A perfect example of one-never-knows when it comes to prospects could find himself roaming center field at PNC Park this season. Five years ago – almost to the day — MLB.com was touting one Anthony Alford as the Toronto Blue Jays’ No. 2 prospect, describing him as a five-tool player “who could move through the system relatively quickly with an eye on breaking through to the Majors in 2017.” Baseball America ranked him the 25th best overall prospect in the game and the Blue Jays’ top prospect, calling him a “polished offensive player with potential star tools.”
Alford did reach Toronto in 2017 – for all of eight at-bats in four games – and he came to the plate just 21 times in 2018. In 2019 he managed only 28 big-league at-bats for the Blue Jays. Last year, he was with Toronto for 13 games – and 16 at-bats – before being released and picked up by the Pirates. His 2020 tenure with Pittsburgh was short-lived; he appeared in only five games before fracturing his right arm in a collision with the outfield wall at PNC Park.
It seems like injuries have dogged Alford for his entire professional career. After those glowing reports in February 2016, the former college football player injured his knee on Opening Day that year, then suffered a concussion in mid-season after an on-field collision with a teammate while playing in the high-A Florida State League. He was still considered a major prospect heading into 2017, and after getting off to a hot start at New Hampshire of the Class AA Eastern League – an .867 OPS in 123 at-bats over 33 games – he went up to Toronto, only to break his right wrist five days later. He returned to New Hampshire in late July, where he hit .295 with an .803 OPS in 122 at-bats before finishing the season with 12 at-bats at Triple-A Buffalo.
Baseball America remained high on him heading into 2018, saying that his ability to get on base and his plus defensive skills at a premium position “give him the potential to be an above-average regular.” But his stock – at least in the eyes of that publication – “tumbled” that season, in part due to yet another injury – this time a back injury. After starting the season in the Florida State League, he was promoted to Triple-A Buffalo for 10 games, then moved to Toronto for a week before returning to Buffalo, where he hit .250 with a .686 OPS in 336 at-bats.

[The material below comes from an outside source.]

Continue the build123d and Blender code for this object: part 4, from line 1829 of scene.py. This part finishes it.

Alford homered five times, stole 16 bases in 21 attempts and struck out 96 times while drawing 28 walks. Things got a little better in 2019, when he batted .259 with a .754 OPS in 282 at-bats, but his prospect status nosedived, as he was ranked the Blue Jays’ 25th best prospect at the start of the 2020 season and No. 27 by mid-season.

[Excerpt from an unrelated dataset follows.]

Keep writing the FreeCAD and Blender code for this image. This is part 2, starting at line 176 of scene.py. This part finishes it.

So, what are we to make of today’s version of Anthony Alford? Now 26 – he’ll turn 27 in late July – Alford is being given a shot at the Pirates’ everyday center field job. But it’s no guarantee that Alford will flourish in that role, given his spotty track record and his injury history. FanGraphs is not particular high on his hit tool, giving him a grade of 35 on a 20-80 scale. His game power and arm check in at 40 while his raw power is at 60 and his overall future value is pegged at 35. According to FanGraphs’ own material, that would put him somewhere between a 4-A player and a bench player in the big leagues.
But maybe this will be the year Alford stays healthy – and breaks out. It’s possible – and dare I saw probable – that the Pirates will sign an actual major league outfielder between now and Opening Day, but despite all of Alford’s past problems, I’d like to see Cherington and Derek Shelton run Alford out to center on a regular basis until at least Memorial Day, unless it’s simply clear that he’s overmatched. No Pirates fans are happy about the state of the team heading into the 2021 season, but one good thing about a year like this is that you can give players like Alford a true shot – something he’s never had, for a variety of reasons – to see if he can finally tap that potential that made him such a highly regarded prospect four or five years ago.